This information consisted of Rivera/Duran's date and place of birth, current address, occupation, and physical description. It also informed the affiant of Rivera/Duran's "[p]rior criminal record, prior drug arrest, prior [f]ederal conviction."
In support of this conclusory statement by the affiant, the affidavit states that the two companies had listed as their address "1943 Tyler Street [which] was found to be the location of Variety Amusement with no record of STILLS, INC. or PHOTOGRAPH[Y] ASSOCIATION, INC."

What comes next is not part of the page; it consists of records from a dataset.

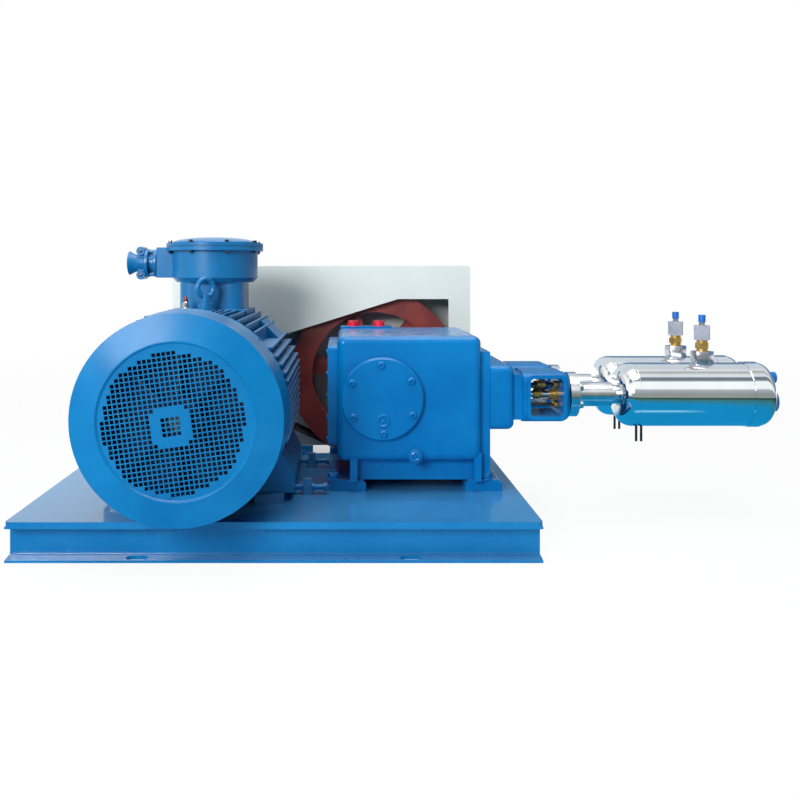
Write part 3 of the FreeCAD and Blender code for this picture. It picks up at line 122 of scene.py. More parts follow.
class Finish:
    def __init__(self, name, tree=None):
        if tree is None:
            self.material = bpy.data.materials.new(name)
            self.material.use_nodes = True
            tree = self.material.node_tree
        self.tree = tree
        self.tree.nodes.clear()

    def node(self, kind, settings=None, inputs=None, output=0):
        made = self.tree.nodes.new(kind)
        for key, value in (settings or {}).items():
            if key == "stops":
                ramp = made.color_ramp
                while len(ramp.elements) < len(value):
                    ramp.elements.new(0.5)
                for element, (place, colour) in zip(ramp.elements, value):
                    element.position, element.color = place, colour
            else:
                setattr(made, key, value)
        for key, value in (inputs or {}).items():
            if isinstance(value, Sock):
                self.tree.links.new(value.out, made.inputs[key])
            else:
                made.inputs[key].default_value = value
        return Sock(self, made.outputs[output]) if made.outputs else None

    def place(self, scale=(1, 1, 1)):
        where = self.node("ShaderNodeTexCoord", output="Object")
        return self.node("ShaderNodeMapping", {}, {"Vector": where, "Scale": scale})

    def noise(self, where, scale, detail=3.0, roughness=0.5):
        return self.node("ShaderNodeTexNoise", {}, {
            "Vector": where, "Scale": scale, "Detail": detail, "Roughness": roughness})

    def mixed(self, factor, first, second):
        return self.node("ShaderNodeMix", {"data_type": "RGBA"},
                         {0: factor, 6: first, 7: second}, 2)

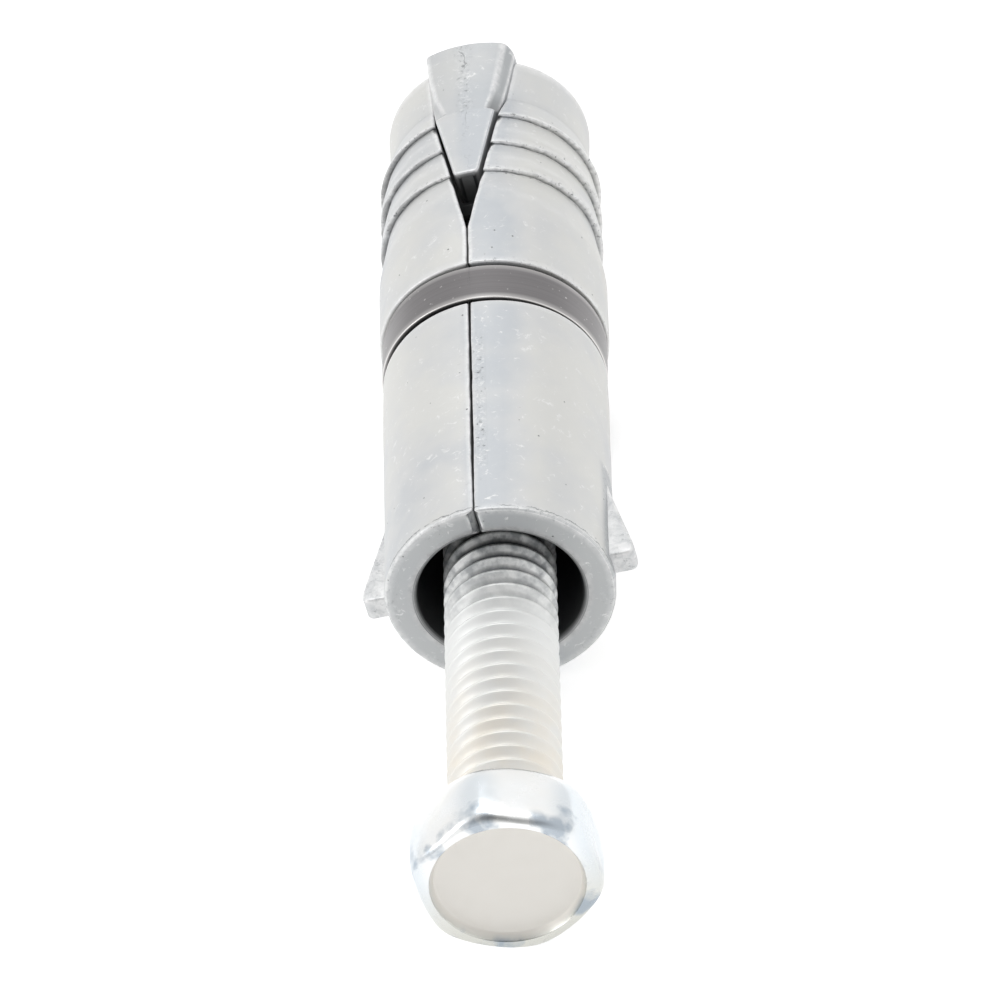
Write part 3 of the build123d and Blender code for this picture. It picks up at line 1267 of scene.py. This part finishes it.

The affidavit also stated: "Undercover operations conducted by the Florida Department of Law Enforcement also identified . . . Rivera/Duran as the source of supply of illicit narcotics to several subjects who have in the past been arrested and convicted on drug smuggling charges."
On April 24, 1981, "the affiant received two anonymous letters that had been sent to the 17th. Precinct in New York City . . ." and forwarded to him. The first anonymous letter stated: "There is a lot of cocaine dealing going on in the following location — DUSTIN GOLD (very strong business) resides at 310 East 46th. Street, N.Y., N.Y. Apt-19M Turtle Bay Towers and also: Private residence in Coconut Grove, Fla. He operates between N.Y., Miami and Los Angeles. PAUL DEVICO, ROY (LAST NAME UNKNOWN) residing at 310 East 46th. St., N.Y. Studio Apt. on the 21st floor. Paul operates between Fla. and N.Y. and is presently staying with ROY at Turtle Bay Towers.', The second anonymous letter stated: "To whom it concerns. There is more cocaine floating around this building than anyone could imagine. It is really quite annoying especially to the neighbors and other tenants. You'll have a picnic in Apt-19M and 3Q with all the dealing going on. (Signed) Turtle Bay, 310 E. 46th. St., N Y" Through investigation by a New York detective, it was discovered that apartment 19M is the residence of Robert E. Gold and apartment 3Q is the residence of Lorraine Devico.
The affidavit does not disclose why these two letters were forwarded to this affiant.
According to toll records obtained from the Woodbury telephone company through search warrants, a call was made from Maureen Check's telephone facility to the telephone facility subscribed to by Dustin Gold at his New York address stated above on February 11, 1981. On March 15, 1981, a call was reflected on Check's facility from the telephone facility subscribed to by Lorraine Devico at her New York address as stated above.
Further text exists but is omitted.